DAVIRA SPIRO TARAGIN: Won't be the first time. [They laugh.]
JOHNNA GERARD: We'll start making another list, then.
MARY RIORDAN: It will take quite a while to kind of follow up on some of these things and get back.
HENRY SCRIPPS BOOTH: We could get things like this—after you've listened to this, is there enough merit in this thing so that the Archives of American Art might like it? I would think maybe they would.
JOHNNA GERARD: Let me take—and since I'm not in that area—
HENRY SCRIPPS BOOTH: Because they may not have any of the sort of intimate kind of stuff that—
JOHNNA GERARD: They don't. What they do is they may want to come out there and make their own oral history with you.
HENRY SCRIPPS BOOTH: They probably would, and I'd have to do it all over again. I'd much rather have them copy this.
JOHNNA GERARD: Let me speak to them, since I'm down there.
MARY RIORDAN: I was wondering if the first thing, though, could be to get transcriptions.
JOHNNA GERARD: That's what we're all hoping for.
MARY RIORDAN: Yes, because it seems to me the transcriptions could be put in American archives. [00:36:03]

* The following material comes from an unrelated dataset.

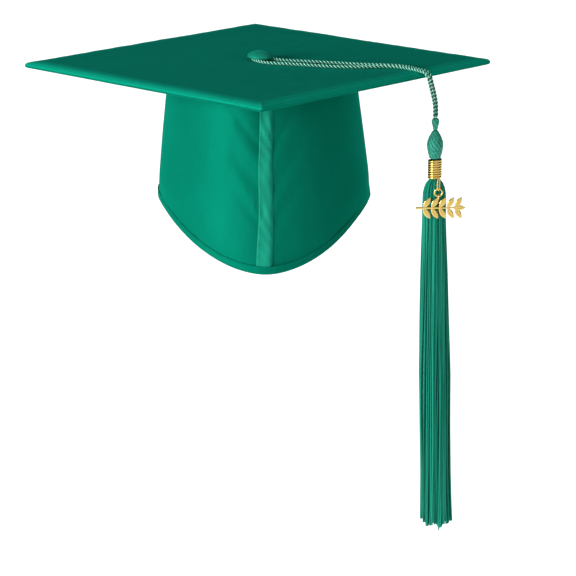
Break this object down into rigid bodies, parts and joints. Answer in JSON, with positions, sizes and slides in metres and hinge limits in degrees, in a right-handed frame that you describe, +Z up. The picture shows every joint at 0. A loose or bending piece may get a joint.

HENRY SCRIPPS BOOTH: I'm sure it's not difficult to make another copy of this and give that to them, let them work on it. They can leave out the blank spots or—
MARY RIORDAN: Of course.
HENRY SCRIPPS BOOTH: —erase a few things that they don't need to have.
JOHNNA GERARD: I'm sure they wouldn't do any of that.
HENRY SCRIPPS BOOTH: Those blank spots are important history.